English
Socialist Equality Party (Australia)
The Historical and International Foundations of the Socialist Equality Party (Australia)

The resurgence of the working class

156. The growing disequilibrium within world capitalism both provoked and was intensified by a powerful resurgence of the international working class. The ICFI’s 1988 perspectives resolution explained: “The period between 1968 and 1975 was marked by the greatest revolutionary movement of the international working class since the 1920s. While US imperialism was being hammered by the military resistance of the workers and peasants of Vietnam, the European and American working class launched a mighty offensive to raise its living standards. The French general strike of May–June 1968, the largest in history, sounded the tocsin for the greatest international offensive of the working class. Over the next seven years, country after country was hurled into political turmoil.”[1]

157. Australia was no exception. In 1965, invoking all the anti-communist rhetoric of the Cold War, the Liberal government had committed troops to Vietnam—one of only a handful of countries to do so. The following year it easily won a general election fought over conscription and its commitment to the war. But three years later the political landscape had transformed. While Labor lost the 1969 general election, it recorded a swing of nearly 7 percent and won a plurality of votes. But for the vagaries of the Australian electoral system, the ALP would have formed government. Just five months before the election, in May 1969, a general strike had erupted over the jailing of a Victorian tramways union official due to the union’s refusal to pay a fine imposed under the penal powers of the arbitration system. Mass walkouts followed, leading to a general strike, without the sanction of the Australian Council of Trade Unions (ACTU). The strike only ended when an anonymous donor paid the union’s fine, enabling the leadership to claim a victory, call off the strike and prevent a full-scale conflict with the government. But the penal powers, which had formed such a crucial component of the post-war industrial system, were shattered.

158. The political mechanisms that had been set in place in the immediate post-war period were now breaking down. The preparation of new ones was to take place through the Labor Party.

159. Upon becoming leader of the ALP in February 1967, Gough Whitlam explained that he regarded his primary task to be the subordination of the working class to parliamentary rule. The Labor Party had been out of office since 1949 and Whitlam was fearful that extra-parliamentary forms of political struggle would develop if it were not returned to office. The next decade would be “decisive” for the future survival of the two-party system. Whitlam argued that his chief aim was, therefore, to create the conditions for the election of a national Labor government. The main obstacle, as he saw it, was the control exercised over the parliamentary party by its organisational wing, especially the left-wing Victorian branch. From 1967 to 1970, Whitlam and his supporters organised a series of interventions to reorganise the party. Couched in terms of “democracy” and “modernisation”, the underlying motivation of the campaign was to free the parliamentary leadership from the control of the party organisation, thus rendering it more responsive to the demands of the bourgeoisie. Whitlam presented his “reforms” as necessary for Labor to secure office. In fact, the Liberal/Country Party coalition was breaking apart. Its support for the Vietnam War, which had led it to victory in 1966, was provoking ever deeper opposition; its industrial relations policy had collapsed under the impact of the general strike; there were conflicts within the Liberal Party leadership and the growing global financial turbulence was creating differences between the coalition partners over economic and currency policies.

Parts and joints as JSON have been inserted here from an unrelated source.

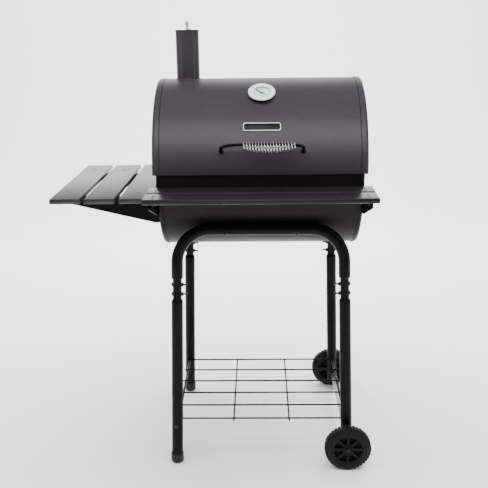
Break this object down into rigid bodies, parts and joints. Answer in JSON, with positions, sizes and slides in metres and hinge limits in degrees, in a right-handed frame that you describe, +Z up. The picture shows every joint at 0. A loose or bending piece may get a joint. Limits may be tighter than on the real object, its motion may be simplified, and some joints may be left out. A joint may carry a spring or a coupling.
{
  "type": "barrel charcoal smoker",
  "caption": "Barrel charcoal smoker with hinged lid, chimney damper, lid thermometer, coil-grip handle, front and side shelves, wire rack, feet and wheels.",
  "frame": {"origin": "on the floor, under the middle of the whole object's box", "axes": "+X along the barrel towards the wheels, -Y is the front where the handle is, +Z up"},
  "size_m": [0.9054, 0.7114, 1.3083],
  "materials": {
    "lid_paint": "satin charcoal-grey paint",
    "firebox_paint": "satin dark grey paint, browner than the lid",
    "cast_iron": "matt black",
    "bare_steel": "plain steel",
    "stand_paint": "satin black powder coat",
    "black_zinc": "black zinc plate",
    "slat_paint": "black satin paint",
    "wheel_plastic": "moulded black plastic",
    "chrome": "bright plate",
    "dial_face": null,
    "lens_glass": "clear",
    "needle_paint": "matt black",
    "badge_face": "gloss black with a bright rim, blank"
  },
  "bodies": {
    "firebox_and_stand": {"firebox_shell": "firebox_paint", "firebox_end_left": "firebox_paint", "firebox_end_right": "firebox_paint", "grate_ledges": "bare_steel", "firebox_rivets": "bare_steel", "cooking_grate_left": "cast_iron", "cooking_grate_right": "cast_iron", "charcoal_grate": "bare_steel", "air_damper_pin": "bare_steel", "front_arch_left": "stand_paint", "front_arch_right": "stand_paint", "rear_arch_left": "stand_paint", "rear_arch_right": "stand_paint", "leg_front_left": "stand_paint", "leg_front_right": "stand_paint", "leg_rear_left": "stand_paint", "leg_rear_right": "stand_paint", "feet": "wheel_plastic", "frame_bolts": "black_zinc", "frame_nuts": "black_zinc", "axle": "bare_steel", "axle_spacers": "wheel_plastic", "axle_cap_nuts": "black_zinc", "rack_rails": "stand_paint", "rack_rail_caps": "black_zinc", "rack_long_wires": "stand_paint", "rack_cross_wires": "stand_paint", "front_shelf_slat_front": "slat_paint", "front_shelf_slat_rear": "slat_paint", "front_shelf_bracket_left": "stand_paint", "front_shelf_bracket_right": "stand_paint", "front_shelf_screws": "black_zinc", "side_shelf_slats": "slat_paint", "side_shelf_bracket_front": "stand_paint", "side_shelf_bracket_rear": "stand_paint", "side_shelf_screws": "black_zinc", "hinge_lower_leaves": "stand_paint", "hinge_pins": "bare_steel"},
    "lid": {"lid_shell": "lid_paint", "lid_end_left": "lid_paint", "lid_end_right": "lid_paint", "hinge_upper_leaves": "stand_paint", "lid_rivets": "bare_steel", "chimney": "lid_paint", "damper_pivot": "bare_steel", "thermometer_case": "chrome", "thermometer_dial": "dial_face", "thermometer_lens": "lens_glass", "thermometer_stem": "bare_steel", "badge": "badge_face", "handle_rod": "stand_paint", "handle_coil": "chrome", "handle_collars": "stand_paint"},
    "chimney_damper": {"damper_plate": "lid_paint", "damper_knob": "chrome"},
    "air_damper": {"air_damper_disc": "firebox_paint"},
    "wheel_front": {"wheel_front": "wheel_plastic"},
    "wheel_rear": {"wheel_rear": "wheel_plastic"},
    "thermometer_needle": {"thermometer_needle": "needle_paint"}
  },
  "joints": [
    {"name": "lid_hinge", "type": "hinge", "parent": "firebox_and_stand", "child": "lid", "pos_m": [0.12381, 0.30883, 0.896], "axis": [-1, 0, 0], "range_deg": [0, 95]},
    {"name": "chimney_damper_swing", "type": "hinge", "parent": "lid", "child": "chimney_damper", "pos_m": [-0.09019, 0.12733, 1.2815], "axis": [0, 0, 1], "range_deg": [0, 90]},
    {"name": "air_damper_turn", "type": "hinge", "parent": "firebox_and_stand", "child": "air_damper", "pos_m": [0.41281, 0.05083, 0.73277], "axis": [1, 0, 0], "range_deg": [0, 45]},
    {"name": "wheel_front_spin", "type": "hinge", "parent": "firebox_and_stand", "child": "wheel_front", "pos_m": [0.38269, -0.22901, 0.07], "axis": [0, 1, 0], "continuous": true},
    {"name": "wheel_rear_spin", "type": "hinge", "parent": "firebox_and_stand", "child": "wheel_rear", "pos_m": [0.38269, 0.33067, 0.07], "axis": [0, 1, 0], "continuous": true},
    {"name": "thermometer_needle_turn", "type": "hinge", "parent": "lid", "child": "thermometer_needle", "pos_m": [0.12981, -0.07803, 1.10746], "axis": [0, 0.515, -0.8572], "range_deg": [0, 240]}
  ]
}
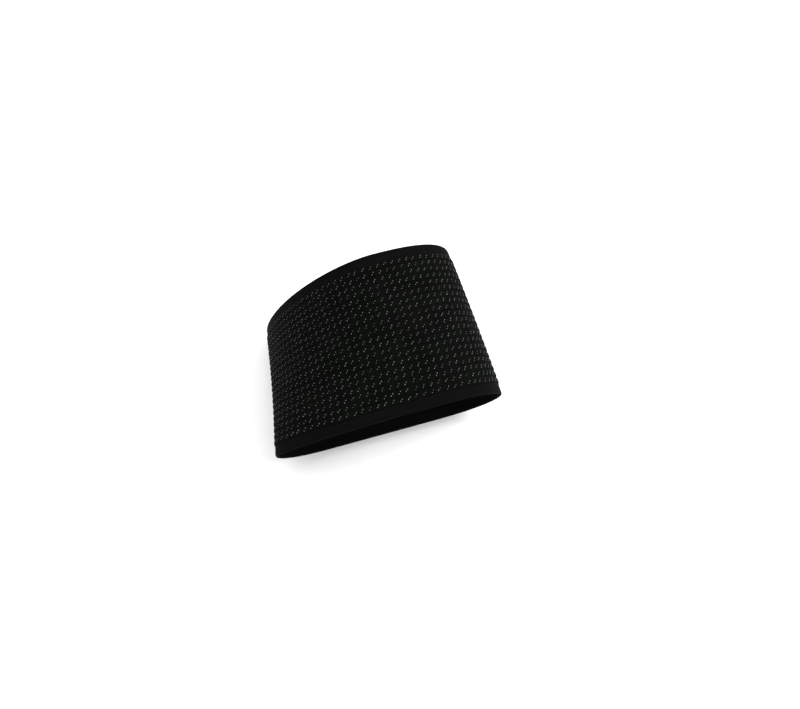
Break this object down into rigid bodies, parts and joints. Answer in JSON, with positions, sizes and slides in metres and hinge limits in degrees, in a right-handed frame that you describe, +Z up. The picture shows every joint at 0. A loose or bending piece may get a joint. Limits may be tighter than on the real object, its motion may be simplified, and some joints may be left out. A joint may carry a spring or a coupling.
{
  "type": "arch support sleeve",
  "caption": "Wide ribbed elastic band, in the form it has round the middle of a right foot, with a plain smooth edge band at each opening.",
  "frame": {"origin": "on the inside of the sole wall, half-way between the toe edge and the ankle edge, where the sole of the foot bears", "axes": "+Z up from the sole to the instep, +X to the big-toe side of a right foot, -Y to the toes"},
  "size_m": [0.0969, 0.0911, 0.0667],
  "materials": {
    "ribbed_knit": "matte ribbed elastic knit, near black with pairs of pale grey elastic yarn showing through",
    "edge_knit": "matte plain close knit, near black"
  },
  "bodies": {
    "root": {"sleeve_panel": "ribbed_knit", "toe_edge_band": "edge_knit", "ankle_edge_band": "edge_knit"}
  },
  "joints": []
}
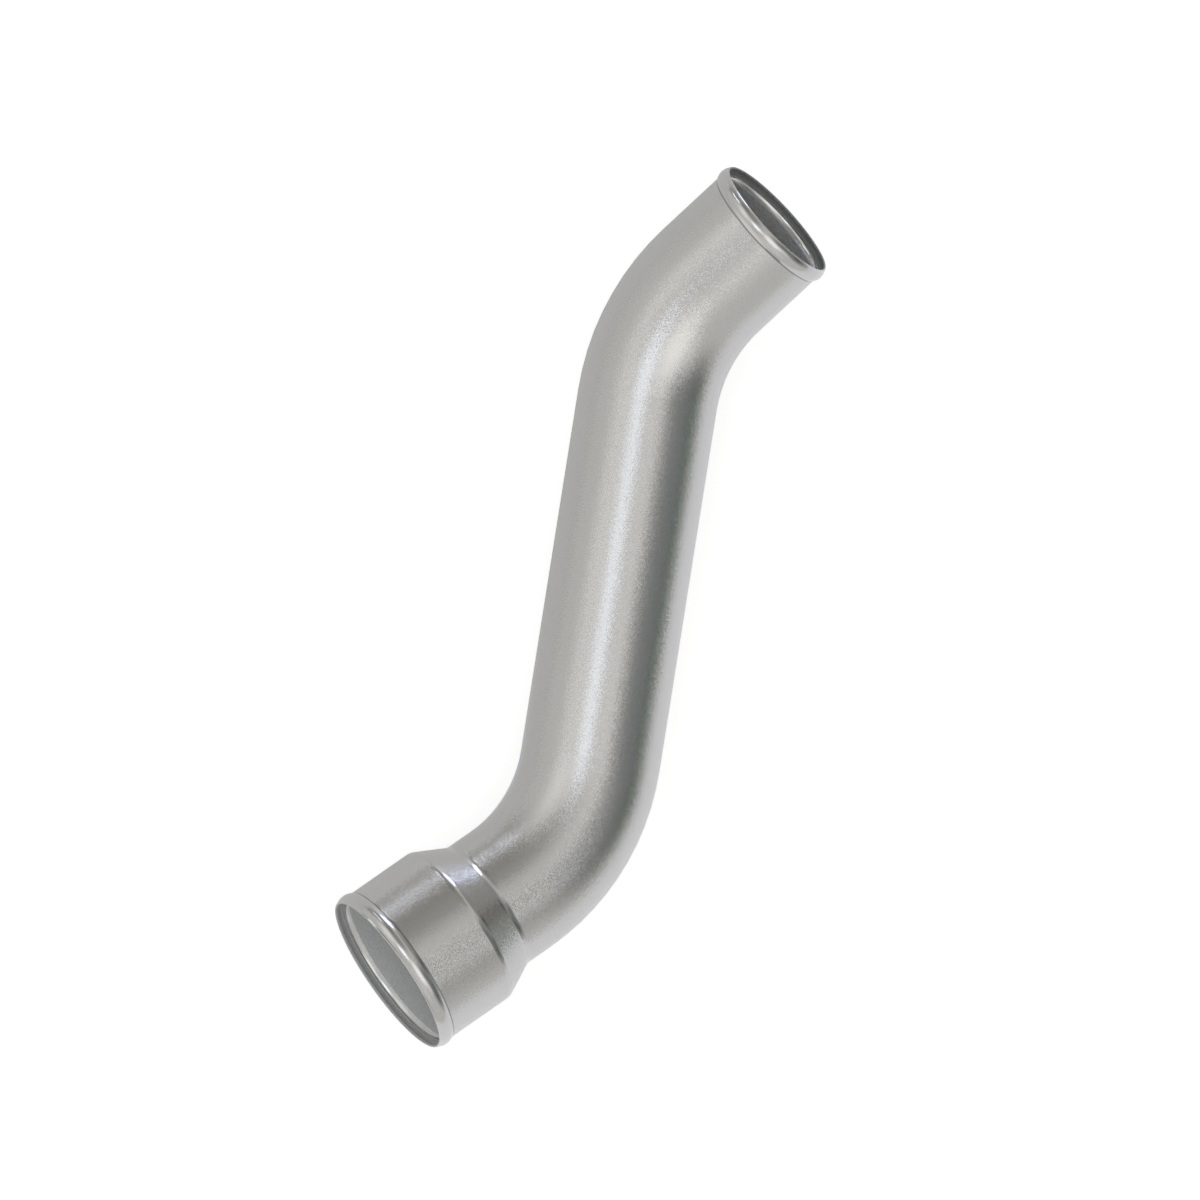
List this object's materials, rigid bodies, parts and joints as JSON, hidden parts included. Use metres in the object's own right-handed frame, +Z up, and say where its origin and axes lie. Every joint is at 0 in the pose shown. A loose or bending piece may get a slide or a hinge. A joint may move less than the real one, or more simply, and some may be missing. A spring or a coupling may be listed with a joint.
{
  "type": "air cleaner tube",
  "caption": "Bent metal intake tube with two bends in different planes, a cone opening to a wider cuff at one end, and a rolled hose bead at each mouth.",
  "frame": {"origin": "on the floor, under the middle of the tube's box, with the tube lying as it comes to rest", "axes": "+X along the middle run, from the cuff's end to the small end; +Z up from the floor"},
  "size_m": [0.6652, 0.2777, 0.1369],
  "materials": {
    "tube_metal": "satin, fine even grain, bare metal"
  },
  "bodies": {
    "root": {"air_cleaner_tube": "tube_metal"}
  },
  "joints": []
}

160. The Labor leadership manoeuvred between the mounting demands of the anti-Liberal government movement on the one hand, and the demands of the bourgeoisie on the other. Its policy on the Vietnam War was a graphic expression of its dual approach. The ALP adapted itself to the growing opposition to the war while, at the same time, presenting itself as the firmest supporter of the US alliance, which Labor had initiated in 1941. When the bombing of Vietnam began in 1965, the Labor leadership declared as “unexceptionable” a US statement that it was “resisting aggression” and “seeking a peaceful solution”. However, as opposition to the war grew, with millions able to nightly view its horrors on their TV screens, the right-wing of the Labor Party, led by Whitlam, became increasingly discredited. The “lefts”, especially the Melbourne-based Jim Cairns, were called in to head the anti-war movement. Their task was to ensure that it did not go beyond the framework of protest politics, and that it was channelled behind the ALP, even as the party maintained its support for US imperialism.

161. By the beginning of the 1970s key sections of the bourgeoisie, not least among them the Murdoch press, were backing the installation of a Labor government as the only means of restoring political stability. The working class, however, regarded the imminent demise of the Liberal regime, which had held power for more than two decades, as the opportunity to press forward with its own independent demands. The ensuing conflict was to create the conditions for the greatest political turbulence of the post-war period.


[1]

The World Capitalist Crisis and the Tasks of the Fourth International, Perspectives Resolution of the International Committee of the Fourth International, Labor Publications, Detroit, 1988, p. 11–12.